Review: How to Set a Fire and Why29 February 2016
How to Set a Fire and Why initially seems to be a typical coming of age novel that struggles to appeal to an older audience. Lucia, an unconventionally brilliant but rebellious teen must face social conformity and choose her path. A familiar setting, a seemingly predictable story arc and an underappreciated protagonist all make for dull reading.
But Jesse Ball’s writing style is enough to draw me in. And lucky it does because the novel quickly develops into something quite authentic. In stream-of-consciousness journal entries, Lucia reveals her outlook on the world, dropping philosophical gemstones. They don’t get teased out quite as much as I’d like but it’s a refreshing rationale, which transforms the mundane into an entertaining sequence of thoughts.
Lucia faces death, exclusion, financial difficulty, friendship and a host of other issues that teens encounter whilst growing up, yet remains a strong and independent role model for the reader. It serves a powerful lesson for Ball’s younger audience, and a reminder for those older, on adversity and authenticity to one’s self.

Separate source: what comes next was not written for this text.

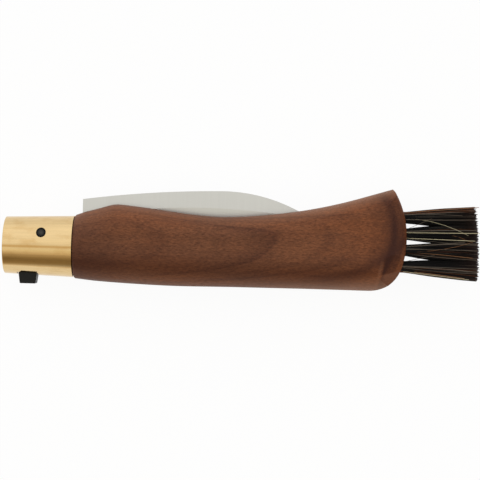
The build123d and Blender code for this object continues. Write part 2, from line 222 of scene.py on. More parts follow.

Much of How to Set A Fire and Why has to do with Lucia’s discovery and initiation into a group of arsonists. These young arsonists ironically strive for anarchy by joining a secret society, unable to discard their subconscious desire for belonging. Lucia, however, joins with her own motives, her dad’s zippo in hand and a head full of ideas. Her decisions and actions are refreshingly unbound by social convention. This ranges from the rejection of friendly small talk to having sex in front of her vegetable-like and unaware mother in a psychiatric home. After this particular incident, there is little doubt that Ball is effectively challenging our concept of normal behaviour through Lucia.
Ball isn’t afraid to stray from literary norms either, refraining from the use of quotation marks and creating diagrams of settings using actual written words – hard to explain, but a novel idea. These small but authentic differences build on Lucia’s rich character and, I think, reflect nicely on how an unconventionally brilliant teen would keep their journal.
My main qualm with How to Set A Fire and Why is that by the time I reached the end of the novel, I’d only just begun to understand Lucia – her character is dense, insightful and entertaining, and I’d have liked to see her develop further.
Ball is giving a talk on social conformity at The White House in St Kilda on 2 March so I’d get on to this one as well as his other novels as soon as you can.